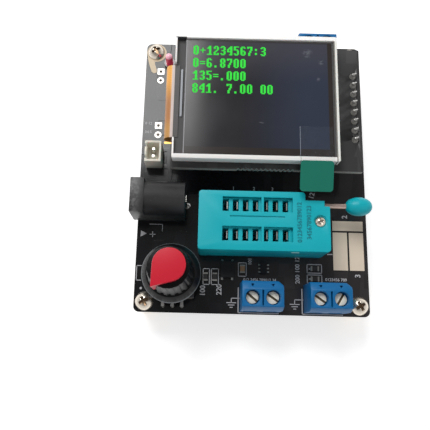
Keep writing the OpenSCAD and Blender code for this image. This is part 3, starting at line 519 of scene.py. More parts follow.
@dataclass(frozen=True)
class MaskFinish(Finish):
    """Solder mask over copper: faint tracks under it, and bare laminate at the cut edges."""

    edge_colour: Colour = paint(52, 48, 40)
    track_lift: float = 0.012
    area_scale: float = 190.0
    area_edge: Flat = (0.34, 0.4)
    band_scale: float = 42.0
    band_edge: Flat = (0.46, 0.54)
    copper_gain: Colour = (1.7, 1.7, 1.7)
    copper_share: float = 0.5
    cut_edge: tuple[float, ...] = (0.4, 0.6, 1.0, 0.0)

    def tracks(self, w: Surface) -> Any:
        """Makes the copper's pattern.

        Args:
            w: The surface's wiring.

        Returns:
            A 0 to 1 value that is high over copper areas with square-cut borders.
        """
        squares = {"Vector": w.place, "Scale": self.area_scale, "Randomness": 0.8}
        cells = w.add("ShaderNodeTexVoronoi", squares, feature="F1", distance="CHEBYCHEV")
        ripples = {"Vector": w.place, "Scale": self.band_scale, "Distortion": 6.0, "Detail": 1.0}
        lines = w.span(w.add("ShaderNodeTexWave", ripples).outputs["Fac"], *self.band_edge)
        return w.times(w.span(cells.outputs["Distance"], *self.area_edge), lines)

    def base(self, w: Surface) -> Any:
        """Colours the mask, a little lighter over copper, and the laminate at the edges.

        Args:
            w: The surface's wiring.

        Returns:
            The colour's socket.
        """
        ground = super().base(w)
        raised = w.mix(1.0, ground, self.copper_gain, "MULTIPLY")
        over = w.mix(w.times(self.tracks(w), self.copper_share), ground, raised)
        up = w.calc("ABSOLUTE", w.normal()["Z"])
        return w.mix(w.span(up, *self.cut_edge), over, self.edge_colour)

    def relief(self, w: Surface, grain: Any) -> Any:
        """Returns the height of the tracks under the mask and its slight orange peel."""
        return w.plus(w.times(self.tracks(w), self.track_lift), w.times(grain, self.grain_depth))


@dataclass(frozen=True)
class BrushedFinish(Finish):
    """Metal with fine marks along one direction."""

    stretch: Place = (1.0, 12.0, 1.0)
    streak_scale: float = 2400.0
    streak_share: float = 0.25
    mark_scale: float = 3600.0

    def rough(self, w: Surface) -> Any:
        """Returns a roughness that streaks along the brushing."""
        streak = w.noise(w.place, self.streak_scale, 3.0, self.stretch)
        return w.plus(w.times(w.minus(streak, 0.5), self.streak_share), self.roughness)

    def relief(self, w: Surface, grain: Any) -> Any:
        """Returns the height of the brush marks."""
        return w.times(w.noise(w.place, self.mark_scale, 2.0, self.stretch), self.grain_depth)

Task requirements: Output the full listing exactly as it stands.

Exercise result:
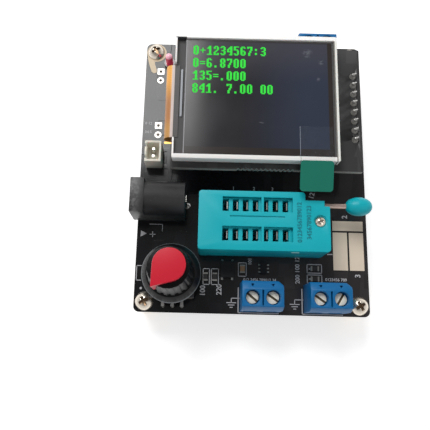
Keep writing the OpenSCAD and Blender code for this image. This is part 3, starting at line 519 of scene.py. More parts follow.
@dataclass(frozen=True)
class MaskFinish(Finish):
    """Solder mask over copper: faint tracks under it, and bare laminate at the cut edges."""

    edge_colour: Colour = paint(52, 48, 40)
    track_lift: float = 0.012
    area_scale: float = 190.0
    area_edge: Flat = (0.34, 0.4)
    band_scale: float = 42.0
    band_edge: Flat = (0.46, 0.54)
    copper_gain: Colour = (1.7, 1.7, 1.7)
    copper_share: float = 0.5
    cut_edge: tuple[float, ...] = (0.4, 0.6, 1.0, 0.0)

    def tracks(self, w: Surface) -> Any:
        """Makes the copper's pattern.

        Args:
            w: The surface's wiring.

        Returns:
            A 0 to 1 value that is high over copper areas with square-cut borders.
        """
        squares = {"Vector": w.place, "Scale": self.area_scale, "Randomness": 0.8}
        cells = w.add("ShaderNodeTexVoronoi", squares, feature="F1", distance="CHEBYCHEV")
        ripples = {"Vector": w.place, "Scale": self.band_scale, "Distortion": 6.0, "Detail": 1.0}
        lines = w.span(w.add("ShaderNodeTexWave", ripples).outputs["Fac"], *self.band_edge)
        return w.times(w.span(cells.outputs["Distance"], *self.area_edge), lines)

    def base(self, w: Surface) -> Any:
        """Colours the mask, a little lighter over copper, and the laminate at the edges.

        Args:
            w: The surface's wiring.

        Returns:
            The colour's socket.
        """
        ground = super().base(w)
        raised = w.mix(1.0, ground, self.copper_gain, "MULTIPLY")
        over = w.mix(w.times(self.tracks(w), self.copper_share), ground, raised)
        up = w.calc("ABSOLUTE", w.normal()["Z"])
        return w.mix(w.span(up, *self.cut_edge), over, self.edge_colour)

    def relief(self, w: Surface, grain: Any) -> Any:
        """Returns the height of the tracks under the mask and its slight orange peel."""
        return w.plus(w.times(self.tracks(w), self.track_lift), w.times(grain, self.grain_depth))


@dataclass(frozen=True)
class BrushedFinish(Finish):
    """Metal with fine marks along one direction."""

    stretch: Place = (1.0, 12.0, 1.0)
    streak_scale: float = 2400.0
    streak_share: float = 0.25
    mark_scale: float = 3600.0

    def rough(self, w: Surface) -> Any:
        """Returns a roughness that streaks along the brushing."""
        streak = w.noise(w.place, self.streak_scale, 3.0, self.stretch)
        return w.plus(w.times(w.minus(streak, 0.5), self.streak_share), self.roughness)

    def relief(self, w: Surface, grain: Any) -> Any:
        """Returns the height of the brush marks."""
        return w.times(w.noise(w.place, self.mark_scale, 2.0, self.stretch), self.grain_depth)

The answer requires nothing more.